• EXERCISE TASK: A precise retyping is required of every line from the one containing "harness_path = FilletPolyline(*harness_route, radius=14)" down to the one containing "if empty is", both included, and of no other line.

--- START OF COLLECTED DATA ---

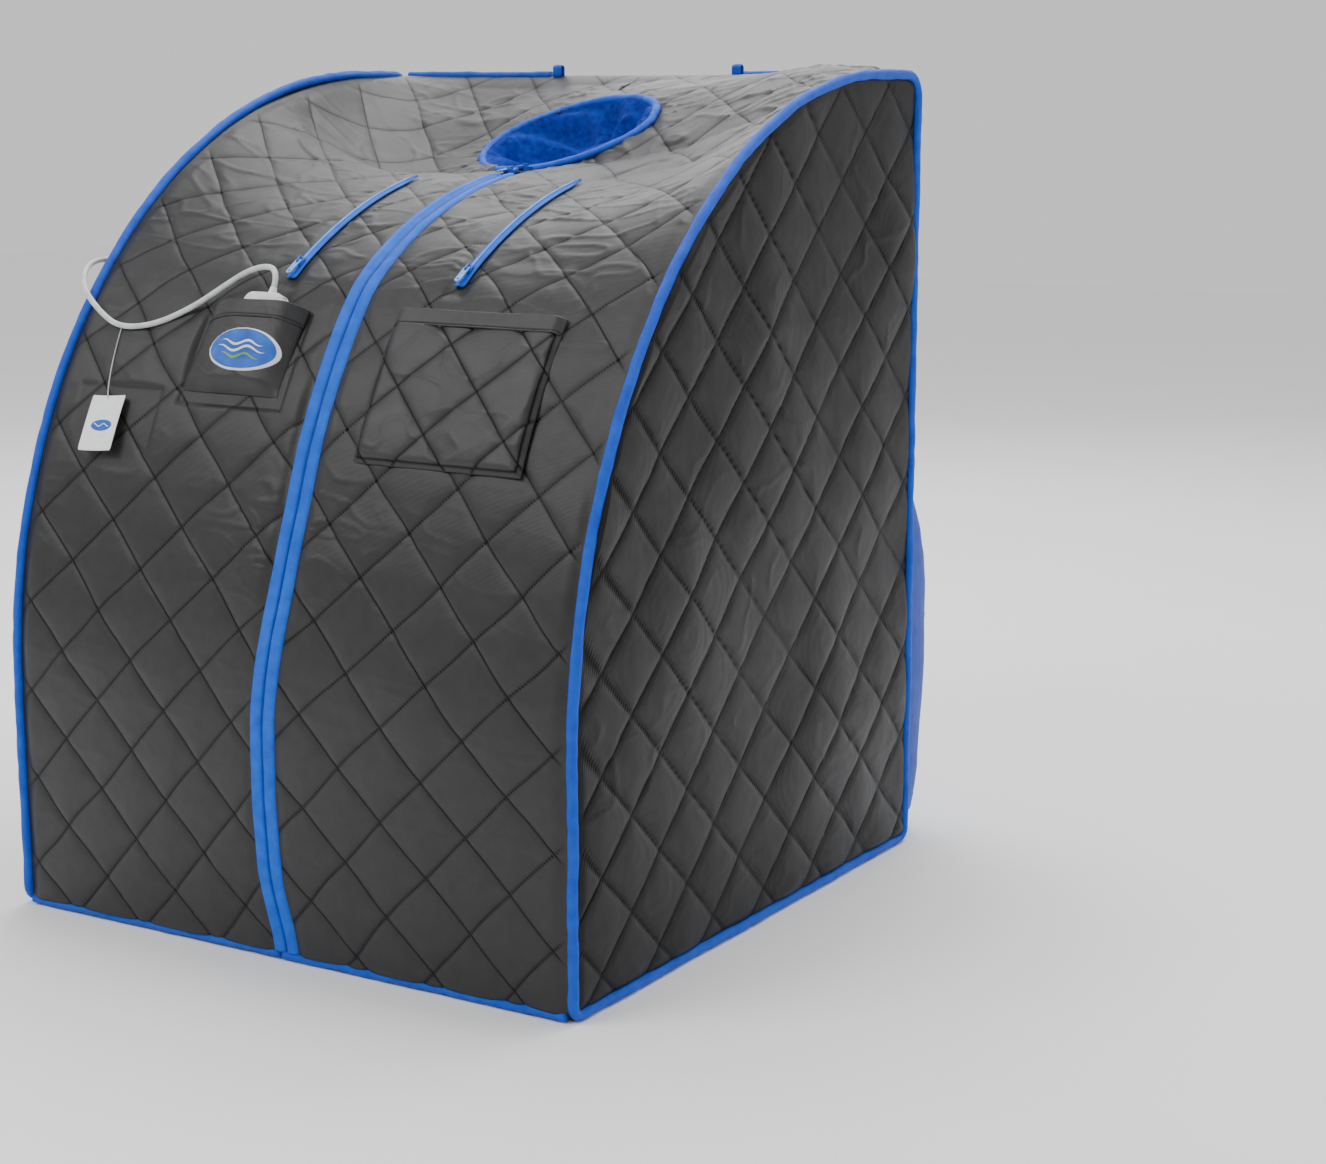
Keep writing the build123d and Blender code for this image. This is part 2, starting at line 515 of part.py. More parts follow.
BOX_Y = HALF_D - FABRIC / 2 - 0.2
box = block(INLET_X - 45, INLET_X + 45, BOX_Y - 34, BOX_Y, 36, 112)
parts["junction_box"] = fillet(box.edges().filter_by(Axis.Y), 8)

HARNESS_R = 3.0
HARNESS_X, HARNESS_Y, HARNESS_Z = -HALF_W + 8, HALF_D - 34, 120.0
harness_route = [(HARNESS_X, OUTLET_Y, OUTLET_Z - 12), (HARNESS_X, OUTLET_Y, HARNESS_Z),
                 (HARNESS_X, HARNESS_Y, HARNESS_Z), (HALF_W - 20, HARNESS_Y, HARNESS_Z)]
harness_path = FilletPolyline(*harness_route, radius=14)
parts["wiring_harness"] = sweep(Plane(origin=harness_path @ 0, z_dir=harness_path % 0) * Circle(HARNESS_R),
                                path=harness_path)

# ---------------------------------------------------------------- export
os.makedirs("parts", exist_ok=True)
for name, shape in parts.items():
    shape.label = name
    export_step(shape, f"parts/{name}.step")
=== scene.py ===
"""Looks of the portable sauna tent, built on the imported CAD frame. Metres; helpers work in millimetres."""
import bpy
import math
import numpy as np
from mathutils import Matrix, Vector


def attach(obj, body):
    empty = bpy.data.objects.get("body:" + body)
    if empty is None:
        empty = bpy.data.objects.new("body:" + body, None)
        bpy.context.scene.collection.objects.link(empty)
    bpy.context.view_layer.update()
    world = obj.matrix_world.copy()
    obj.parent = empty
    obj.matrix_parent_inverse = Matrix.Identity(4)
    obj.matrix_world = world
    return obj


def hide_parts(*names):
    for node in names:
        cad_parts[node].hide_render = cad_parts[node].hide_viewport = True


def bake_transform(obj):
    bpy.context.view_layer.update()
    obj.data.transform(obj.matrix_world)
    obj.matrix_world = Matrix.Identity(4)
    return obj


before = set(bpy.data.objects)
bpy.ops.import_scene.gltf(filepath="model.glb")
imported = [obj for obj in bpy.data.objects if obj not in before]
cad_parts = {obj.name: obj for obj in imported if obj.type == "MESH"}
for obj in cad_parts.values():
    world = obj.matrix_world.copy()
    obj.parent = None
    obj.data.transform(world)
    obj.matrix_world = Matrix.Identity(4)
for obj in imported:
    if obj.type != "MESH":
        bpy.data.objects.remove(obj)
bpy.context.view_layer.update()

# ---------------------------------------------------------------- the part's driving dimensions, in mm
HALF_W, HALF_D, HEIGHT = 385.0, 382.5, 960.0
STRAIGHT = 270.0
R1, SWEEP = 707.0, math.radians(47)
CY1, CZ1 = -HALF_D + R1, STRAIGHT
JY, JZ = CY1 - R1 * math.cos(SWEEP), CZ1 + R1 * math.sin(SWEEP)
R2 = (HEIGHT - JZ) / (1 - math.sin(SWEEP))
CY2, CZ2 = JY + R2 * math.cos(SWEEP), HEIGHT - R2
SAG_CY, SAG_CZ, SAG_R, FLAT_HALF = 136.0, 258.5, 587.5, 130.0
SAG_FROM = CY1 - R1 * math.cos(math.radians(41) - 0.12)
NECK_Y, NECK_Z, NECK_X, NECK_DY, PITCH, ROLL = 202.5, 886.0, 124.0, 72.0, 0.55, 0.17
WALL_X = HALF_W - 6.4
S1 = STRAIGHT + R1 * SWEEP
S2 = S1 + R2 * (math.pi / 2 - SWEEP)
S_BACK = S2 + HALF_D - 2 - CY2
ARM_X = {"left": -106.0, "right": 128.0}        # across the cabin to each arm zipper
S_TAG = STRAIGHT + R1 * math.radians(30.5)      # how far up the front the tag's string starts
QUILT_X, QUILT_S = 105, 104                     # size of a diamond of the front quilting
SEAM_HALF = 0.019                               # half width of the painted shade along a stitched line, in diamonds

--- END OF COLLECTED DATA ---

• SOLUTION TO THE PROBLEM:
harness_path = FilletPolyline(*harness_route, radius=14)
parts["wiring_harness"] = sweep(Plane(origin=harness_path @ 0, z_dir=harness_path % 0) * Circle(HARNESS_R),
                                path=harness_path)

# ---------------------------------------------------------------- export
os.makedirs("parts", exist_ok=True)
for name, shape in parts.items():
    shape.label = name
    export_step(shape, f"parts/{name}.step")
=== scene.py ===
"""Looks of the portable sauna tent, built on the imported CAD frame. Metres; helpers work in millimetres."""
import bpy
import math
import numpy as np
from mathutils import Matrix, Vector


def attach(obj, body):
    empty = bpy.data.objects.get("body:" + body)
    if empty is None:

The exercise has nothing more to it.